REL 384 MILA: Ecology & Religion in Japan
Meets general academic requirement DE, IL, and HU. Also counts toward Asian Studies, Environmental Science, and International Studies.
Jewish Studies
JST 202 American Jewish Life & Culture
This course will offer a history of Jewish life in the United States. It will examine the different ways that American Jews have defined Jewish life in America and consider the challenges faced by Jewish immigrants as they worked to build a distinctly American Jewish culture. The tension and balance between religious meaning and the value placed on secularism in America form a vital part of this study.

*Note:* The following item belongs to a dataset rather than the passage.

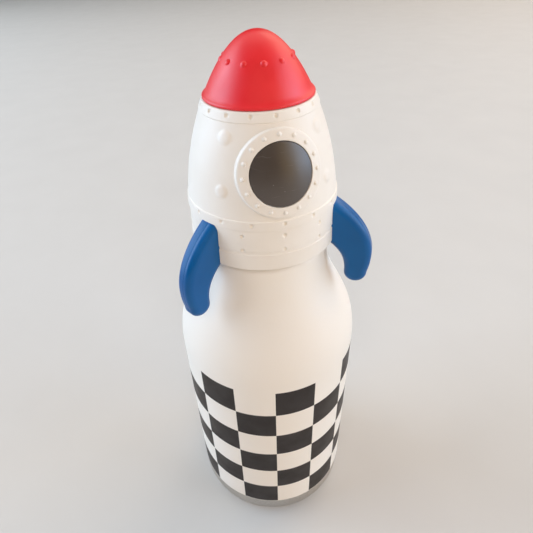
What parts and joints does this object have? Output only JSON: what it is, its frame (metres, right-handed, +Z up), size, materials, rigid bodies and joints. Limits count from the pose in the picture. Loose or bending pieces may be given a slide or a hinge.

Meets general academic requirement HU.
JST 204 From Zion to Zionism: History of Jewish Nationalism
The very words Zion and Zionist have become powerful political signifiers both within and without Jewish communities, as well as in international discourse. Why are these words so hotly contested, and what do they signify? This course examines the historical evolution of modern Zionism. It considers the different religious, political, and cultural forms that Jewish nationalist thought has taken over the course of the nineteenth and twentieth centuries and situates these ideas within their historic and geographic contexts. Students will read the works of Jewish nationalist thinkers like Theodore Herzi, Max Nordau, Ahad Ha'am, Yitzchak Baer, Simon Dubnow, and Louis Brandeis and analyze their competing visions of Jewish nationhood and the specific historical concerns that fuel the emergence of different nationalist ideologies.
Meets general academic requirement W and HU. Also counts toward Jewish Studies and International Studies.